The unearthing of the Terracotta Army in 1974 by farmers digging a well in Lintong District near Xi’an marked one of the most profound archaeological revelations of the 20th century. More than 8,000 life-sized warriors, horses, and chariots stood in silent formation, guarding the tomb of China’s First Emperor, Qin Shi Huang. The scale and realism captivated the world, but beyond the artistry, the site functions as a physical treatise on ancient Chinese religious beliefs, especially ancestor worship and the spiritual continuity between the living and the dead. Each figure, posture, and weapon was not mere decoration but a deliberate ritual object designed to secure the emperor’s authority in the hereafter.

The Spiritual Worldview of the Qin Dynasty

The Qin Dynasty (221–206 BCE) unified warring states under a single sovereign who declared himself the terrestrial representative of cosmic order. Religious thought at the time was not a single doctrine but a fusion of folk traditions, shamanism, and early conceptions of what would later be termed Daoism. Nature spirits, heavenly deities, and ancestral ghosts populated a world where the boundary between life and death was permeable. The emperor, as Son of Heaven, held a sacred duty to maintain harmony between earthly rule and celestial mandates. Within this worldview, death was not an end but a transition, and the soul required material support to navigate the spiritual bureaucracy.

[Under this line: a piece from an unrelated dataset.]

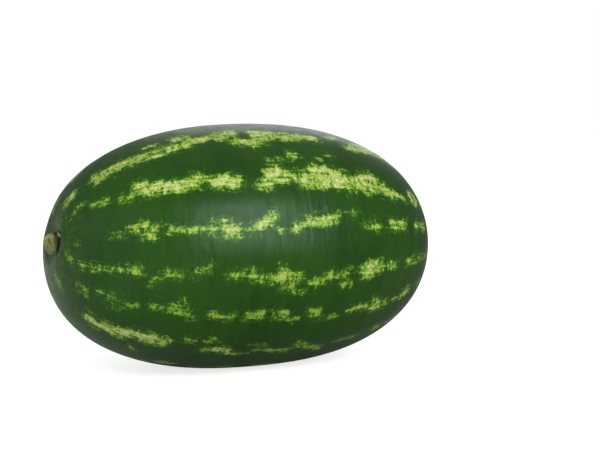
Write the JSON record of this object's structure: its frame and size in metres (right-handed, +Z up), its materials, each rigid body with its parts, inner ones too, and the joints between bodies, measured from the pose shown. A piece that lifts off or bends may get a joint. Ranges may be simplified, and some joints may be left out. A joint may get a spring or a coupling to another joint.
{
  "type": "watermelon",
  "caption": "Whole oblong watermelon with a dark green striped skin and a dry stem stub, lying on its side on a small flat spot.",
  "frame": {"origin": "on the surface that the fruit rests on, under the middle of its length and width", "axes": "+X from the stem end to the blossom end, +Y to the back, +Z up"},
  "size_m": [0.3114, 0.1904, 0.1893],
  "materials": {
    "skin": "satin",
    "stem": "matte"
  },
  "bodies": {
    "root": {"fruit": "skin", "stem_stub": "stem"}
  },
  "joints": []
}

Ancestor worship anchored this system, with the belief that departed relatives remained active participants in family and state affairs. The living could petition ancestors for blessings, guidance, and protection, while neglect invited misfortune. For an emperor, the stakes were magnified: his ancestors were not just familial spirits but divine founders of dynastic power. The construction of the Terracotta Army must be understood as the ultimate expression of this reciprocal duty, a colossal offering meant to venerate imperial forebears and simultaneously equip the deceased emperor with a supernatural retinue.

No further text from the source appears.